PROVIDED MATERIAL:
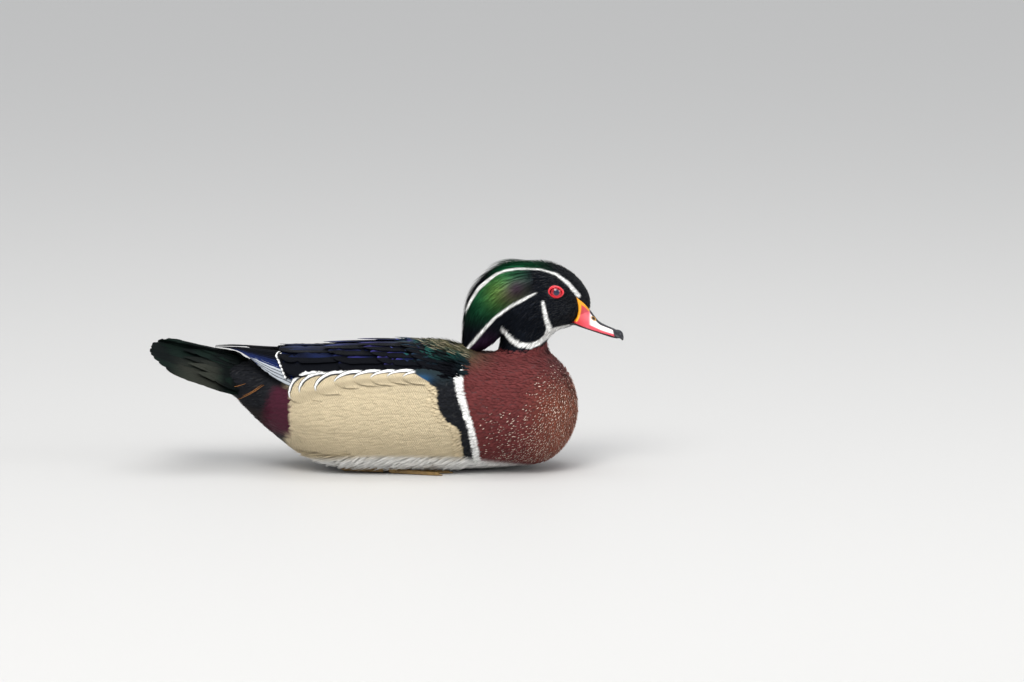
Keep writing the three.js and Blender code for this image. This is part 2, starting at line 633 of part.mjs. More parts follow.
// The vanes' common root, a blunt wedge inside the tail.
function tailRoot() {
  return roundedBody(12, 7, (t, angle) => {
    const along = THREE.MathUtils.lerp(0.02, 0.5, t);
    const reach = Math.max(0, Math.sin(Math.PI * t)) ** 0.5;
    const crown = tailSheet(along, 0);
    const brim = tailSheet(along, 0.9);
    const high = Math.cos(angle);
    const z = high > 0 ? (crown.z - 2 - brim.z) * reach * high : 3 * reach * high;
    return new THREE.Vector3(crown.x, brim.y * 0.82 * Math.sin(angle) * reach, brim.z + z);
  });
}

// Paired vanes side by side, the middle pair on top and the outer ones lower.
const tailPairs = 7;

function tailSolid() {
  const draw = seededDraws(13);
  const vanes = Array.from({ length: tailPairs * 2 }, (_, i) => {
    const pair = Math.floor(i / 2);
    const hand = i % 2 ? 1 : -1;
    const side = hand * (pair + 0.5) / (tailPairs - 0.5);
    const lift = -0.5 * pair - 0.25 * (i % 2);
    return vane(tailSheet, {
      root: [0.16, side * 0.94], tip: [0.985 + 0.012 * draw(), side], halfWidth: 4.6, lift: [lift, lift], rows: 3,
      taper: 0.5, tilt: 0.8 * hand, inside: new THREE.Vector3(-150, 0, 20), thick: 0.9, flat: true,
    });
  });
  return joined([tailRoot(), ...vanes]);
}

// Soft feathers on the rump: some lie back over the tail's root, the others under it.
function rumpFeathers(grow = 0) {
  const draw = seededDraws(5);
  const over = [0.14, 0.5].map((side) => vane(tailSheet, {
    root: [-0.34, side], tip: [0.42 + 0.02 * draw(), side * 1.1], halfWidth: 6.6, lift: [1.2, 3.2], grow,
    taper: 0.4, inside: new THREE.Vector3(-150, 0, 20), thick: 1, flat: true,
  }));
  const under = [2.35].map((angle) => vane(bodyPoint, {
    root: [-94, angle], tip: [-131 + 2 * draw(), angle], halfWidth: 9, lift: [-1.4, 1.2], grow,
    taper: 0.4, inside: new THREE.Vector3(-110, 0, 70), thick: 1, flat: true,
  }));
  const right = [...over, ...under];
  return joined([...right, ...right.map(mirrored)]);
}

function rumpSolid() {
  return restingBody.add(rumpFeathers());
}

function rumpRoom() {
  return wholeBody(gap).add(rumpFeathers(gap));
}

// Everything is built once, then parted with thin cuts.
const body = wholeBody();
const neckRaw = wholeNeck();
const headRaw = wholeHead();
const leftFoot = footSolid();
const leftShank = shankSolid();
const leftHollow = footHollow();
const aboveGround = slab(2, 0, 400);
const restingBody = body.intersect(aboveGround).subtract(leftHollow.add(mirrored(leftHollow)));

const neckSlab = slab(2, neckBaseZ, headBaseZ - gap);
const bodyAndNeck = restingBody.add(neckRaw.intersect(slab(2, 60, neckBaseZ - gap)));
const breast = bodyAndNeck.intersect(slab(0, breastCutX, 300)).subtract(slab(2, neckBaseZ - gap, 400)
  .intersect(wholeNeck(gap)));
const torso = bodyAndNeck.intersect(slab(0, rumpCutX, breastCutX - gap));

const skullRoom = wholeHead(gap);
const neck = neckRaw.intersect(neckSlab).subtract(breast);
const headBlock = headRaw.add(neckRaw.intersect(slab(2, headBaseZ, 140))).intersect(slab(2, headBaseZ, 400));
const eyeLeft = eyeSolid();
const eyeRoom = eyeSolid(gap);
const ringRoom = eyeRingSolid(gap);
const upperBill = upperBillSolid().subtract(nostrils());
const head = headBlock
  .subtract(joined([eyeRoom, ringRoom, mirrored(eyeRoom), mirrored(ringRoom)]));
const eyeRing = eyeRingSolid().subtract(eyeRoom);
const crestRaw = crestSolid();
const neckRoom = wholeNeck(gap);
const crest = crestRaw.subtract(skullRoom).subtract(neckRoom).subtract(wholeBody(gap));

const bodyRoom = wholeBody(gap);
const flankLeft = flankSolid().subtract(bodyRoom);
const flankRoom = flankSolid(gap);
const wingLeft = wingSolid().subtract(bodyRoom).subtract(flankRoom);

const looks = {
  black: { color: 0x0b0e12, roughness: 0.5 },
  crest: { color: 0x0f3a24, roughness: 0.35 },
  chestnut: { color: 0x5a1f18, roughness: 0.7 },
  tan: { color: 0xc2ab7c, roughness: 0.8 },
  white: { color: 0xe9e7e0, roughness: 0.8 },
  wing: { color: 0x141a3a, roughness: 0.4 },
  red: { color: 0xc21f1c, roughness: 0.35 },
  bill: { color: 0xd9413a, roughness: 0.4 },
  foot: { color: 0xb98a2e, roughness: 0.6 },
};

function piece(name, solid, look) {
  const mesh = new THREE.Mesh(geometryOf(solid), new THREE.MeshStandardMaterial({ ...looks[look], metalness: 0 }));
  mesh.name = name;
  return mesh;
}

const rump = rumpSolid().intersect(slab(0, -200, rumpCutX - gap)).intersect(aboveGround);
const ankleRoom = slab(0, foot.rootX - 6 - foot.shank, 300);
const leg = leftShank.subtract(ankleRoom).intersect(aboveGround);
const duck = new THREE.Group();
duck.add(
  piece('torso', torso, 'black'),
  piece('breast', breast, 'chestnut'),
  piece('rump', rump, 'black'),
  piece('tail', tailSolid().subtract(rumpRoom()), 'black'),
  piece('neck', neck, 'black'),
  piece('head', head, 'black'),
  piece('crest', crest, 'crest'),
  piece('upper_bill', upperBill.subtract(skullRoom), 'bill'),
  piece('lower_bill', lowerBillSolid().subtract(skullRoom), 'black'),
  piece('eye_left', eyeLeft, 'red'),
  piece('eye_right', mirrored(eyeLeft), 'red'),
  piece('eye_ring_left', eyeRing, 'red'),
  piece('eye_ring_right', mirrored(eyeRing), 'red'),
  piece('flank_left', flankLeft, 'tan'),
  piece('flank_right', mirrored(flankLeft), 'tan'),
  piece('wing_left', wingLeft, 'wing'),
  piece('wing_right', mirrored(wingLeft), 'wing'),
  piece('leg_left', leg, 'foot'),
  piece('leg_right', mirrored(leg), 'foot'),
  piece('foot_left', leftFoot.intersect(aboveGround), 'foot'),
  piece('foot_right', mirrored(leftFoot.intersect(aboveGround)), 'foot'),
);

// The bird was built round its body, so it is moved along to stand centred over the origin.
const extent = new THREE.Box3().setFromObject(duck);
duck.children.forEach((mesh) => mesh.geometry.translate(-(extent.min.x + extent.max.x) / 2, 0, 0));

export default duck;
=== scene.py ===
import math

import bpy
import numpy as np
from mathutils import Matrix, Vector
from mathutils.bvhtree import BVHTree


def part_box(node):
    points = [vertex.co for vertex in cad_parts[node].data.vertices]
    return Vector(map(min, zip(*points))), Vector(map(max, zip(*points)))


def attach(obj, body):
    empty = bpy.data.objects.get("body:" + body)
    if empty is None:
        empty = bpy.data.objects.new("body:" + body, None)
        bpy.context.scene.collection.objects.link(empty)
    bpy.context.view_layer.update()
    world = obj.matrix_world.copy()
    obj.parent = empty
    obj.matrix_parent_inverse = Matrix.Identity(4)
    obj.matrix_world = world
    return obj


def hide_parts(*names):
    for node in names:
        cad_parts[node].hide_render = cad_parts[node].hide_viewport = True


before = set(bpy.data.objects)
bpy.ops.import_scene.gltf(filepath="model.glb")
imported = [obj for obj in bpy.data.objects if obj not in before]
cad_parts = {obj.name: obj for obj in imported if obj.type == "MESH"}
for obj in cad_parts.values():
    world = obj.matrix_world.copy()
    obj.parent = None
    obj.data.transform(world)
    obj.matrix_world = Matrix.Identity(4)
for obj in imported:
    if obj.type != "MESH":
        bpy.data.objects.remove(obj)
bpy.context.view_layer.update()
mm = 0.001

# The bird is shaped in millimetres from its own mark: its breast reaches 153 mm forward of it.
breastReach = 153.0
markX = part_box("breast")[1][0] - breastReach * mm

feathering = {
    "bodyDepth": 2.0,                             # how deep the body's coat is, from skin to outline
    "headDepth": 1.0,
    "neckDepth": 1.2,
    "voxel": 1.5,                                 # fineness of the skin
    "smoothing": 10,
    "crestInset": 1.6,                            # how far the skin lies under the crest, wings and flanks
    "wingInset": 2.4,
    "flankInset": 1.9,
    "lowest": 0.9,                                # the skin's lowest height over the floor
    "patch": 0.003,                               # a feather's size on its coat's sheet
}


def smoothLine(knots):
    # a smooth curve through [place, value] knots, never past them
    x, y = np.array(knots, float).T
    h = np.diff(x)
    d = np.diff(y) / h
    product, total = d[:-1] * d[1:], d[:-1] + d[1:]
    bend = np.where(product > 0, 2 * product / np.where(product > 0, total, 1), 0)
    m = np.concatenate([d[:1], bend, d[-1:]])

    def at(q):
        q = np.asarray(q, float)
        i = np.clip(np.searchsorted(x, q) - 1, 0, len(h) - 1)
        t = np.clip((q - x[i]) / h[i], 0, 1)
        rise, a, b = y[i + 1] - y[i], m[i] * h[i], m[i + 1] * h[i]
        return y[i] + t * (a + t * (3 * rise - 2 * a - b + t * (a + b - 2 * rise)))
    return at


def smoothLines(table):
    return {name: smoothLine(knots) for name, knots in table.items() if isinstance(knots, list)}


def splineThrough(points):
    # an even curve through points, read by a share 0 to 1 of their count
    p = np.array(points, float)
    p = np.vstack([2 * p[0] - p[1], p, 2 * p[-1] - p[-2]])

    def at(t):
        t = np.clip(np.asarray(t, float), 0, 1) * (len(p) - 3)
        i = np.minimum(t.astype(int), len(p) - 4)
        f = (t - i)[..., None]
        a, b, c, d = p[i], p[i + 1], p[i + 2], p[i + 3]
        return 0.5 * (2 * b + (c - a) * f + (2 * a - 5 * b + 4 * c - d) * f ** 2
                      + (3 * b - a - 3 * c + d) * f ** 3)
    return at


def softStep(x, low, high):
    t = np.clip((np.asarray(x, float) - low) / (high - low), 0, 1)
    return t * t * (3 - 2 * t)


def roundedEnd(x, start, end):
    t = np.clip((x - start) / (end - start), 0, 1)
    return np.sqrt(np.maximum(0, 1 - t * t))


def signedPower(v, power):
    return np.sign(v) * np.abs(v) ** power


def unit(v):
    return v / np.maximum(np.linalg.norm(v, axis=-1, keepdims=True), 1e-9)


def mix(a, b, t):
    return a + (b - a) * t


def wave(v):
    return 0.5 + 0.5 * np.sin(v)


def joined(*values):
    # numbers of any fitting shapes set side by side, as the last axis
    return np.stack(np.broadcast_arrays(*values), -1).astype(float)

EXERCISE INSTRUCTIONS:
Repeat the span of lines that opens with the line holding "over the origin." and closes with the line holding "zip(*points))), Vector(map(max, zip(*points)))", exactly as it stands.

RESULT:
// The bird was built round its body, so it is moved along to stand centred over the origin.
const extent = new THREE.Box3().setFromObject(duck);
duck.children.forEach((mesh) => mesh.geometry.translate(-(extent.min.x + extent.max.x) / 2, 0, 0));

export default duck;
=== scene.py ===
import math

import bpy
import numpy as np
from mathutils import Matrix, Vector
from mathutils.bvhtree import BVHTree


def part_box(node):
    points = [vertex.co for vertex in cad_parts[node].data.vertices]
    return Vector(map(min, zip(*points))), Vector(map(max, zip(*points)))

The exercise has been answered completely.